▸ **RAW DATA**:

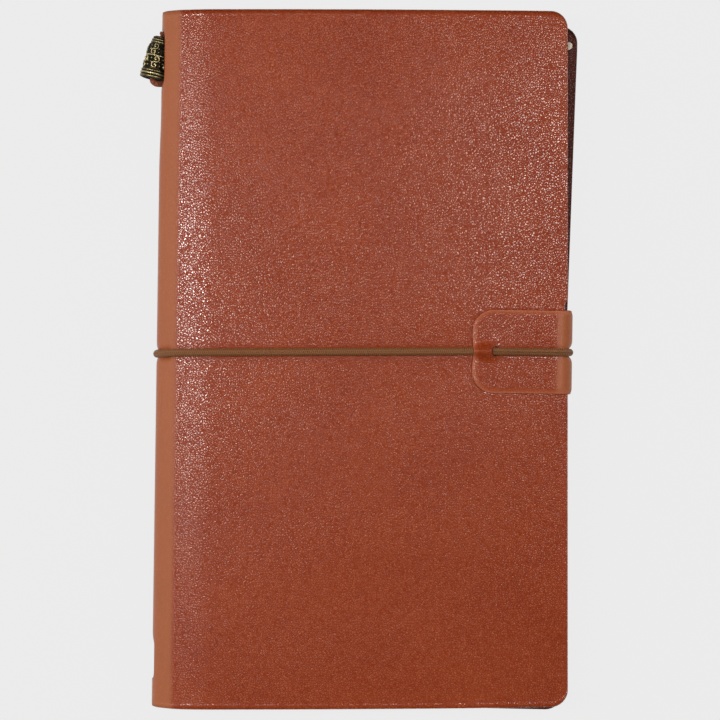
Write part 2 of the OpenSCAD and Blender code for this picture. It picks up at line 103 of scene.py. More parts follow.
# Extra bulge of the spine over the flat CAD wall, and how much of it is lost near the head
SPINE_BOW = 1.05
BOW_LOSS = 0.35

# Closure: PRESS is how deep the cord and the tab sink into the leather below them
CORD_R = 1.2
CORD_Y = 3.9
FRONT_ANCHOR_Y = CORD_Y - 2.4
BACK_ANCHOR_Y = CORD_Y - 1.0
PRESS = 0.3
CORD_RISE = CORD_R - PRESS
TAB_THICK = 1.2
TAB_RISE = TAB_THICK - PRESS
TAB_CORD_RISE = TAB_RISE + CORD_RISE
TAB_TIP = FORE_X - 30.6
TAB_TIP_R = 7.0
TAB_H = (TAB_BOX[1].y - TAB_BOX[0].y) / MM
TAB_OUTER = FORE_X + 1.6
TAB_CORNER = 4.6
HOLE_X = TAB_TIP + 7.4
HOLE_R = 1.55
# Where the front and back runs of the cord end, hidden under the tab
STRAND_END = TAB_TIP + 3.5

# Charm and spine slots
BEAD_R = 4.4
BEAD_LEN = 13.6
BEAD_LEAN = math.radians(13)
BEAD_POS = np.array((-1.6, 95.6, TOP - 9.6))
BEAD_DIR = np.array((math.sin(BEAD_LEAN), math.cos(BEAD_LEAN), 0.0))
CHARM_R = 0.95
CHARM_Y = 86.95
HEAD_SLOT = (86.0, 105.0)
FOOT_SLOT = (-102.1, -87.7)
SLOT_LOW_Z = 5.5
SLOT_CORNER_R = 3.0
HEAD_SLOT_TOP = TOP - 5.2
FOOT_SLOT_TOP = TOP - 5.9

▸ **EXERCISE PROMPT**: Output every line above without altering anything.

▸ **ANSWER FOR THE TASK**:
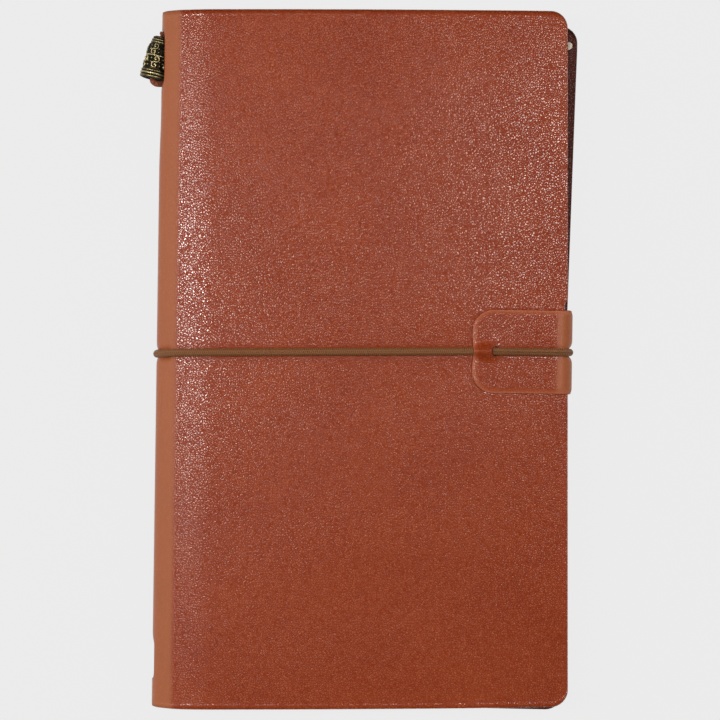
Write part 2 of the OpenSCAD and Blender code for this picture. It picks up at line 103 of scene.py. More parts follow.
# Extra bulge of the spine over the flat CAD wall, and how much of it is lost near the head
SPINE_BOW = 1.05
BOW_LOSS = 0.35

# Closure: PRESS is how deep the cord and the tab sink into the leather below them
CORD_R = 1.2
CORD_Y = 3.9
FRONT_ANCHOR_Y = CORD_Y - 2.4
BACK_ANCHOR_Y = CORD_Y - 1.0
PRESS = 0.3
CORD_RISE = CORD_R - PRESS
TAB_THICK = 1.2
TAB_RISE = TAB_THICK - PRESS
TAB_CORD_RISE = TAB_RISE + CORD_RISE
TAB_TIP = FORE_X - 30.6
TAB_TIP_R = 7.0
TAB_H = (TAB_BOX[1].y - TAB_BOX[0].y) / MM
TAB_OUTER = FORE_X + 1.6
TAB_CORNER = 4.6
HOLE_X = TAB_TIP + 7.4
HOLE_R = 1.55
# Where the front and back runs of the cord end, hidden under the tab
STRAND_END = TAB_TIP + 3.5

# Charm and spine slots
BEAD_R = 4.4
BEAD_LEN = 13.6
BEAD_LEAN = math.radians(13)
BEAD_POS = np.array((-1.6, 95.6, TOP - 9.6))
BEAD_DIR = np.array((math.sin(BEAD_LEAN), math.cos(BEAD_LEAN), 0.0))
CHARM_R = 0.95
CHARM_Y = 86.95
HEAD_SLOT = (86.0, 105.0)
FOOT_SLOT = (-102.1, -87.7)
SLOT_LOW_Z = 5.5
SLOT_CORNER_R = 3.0
HEAD_SLOT_TOP = TOP - 5.2
FOOT_SLOT_TOP = TOP - 5.9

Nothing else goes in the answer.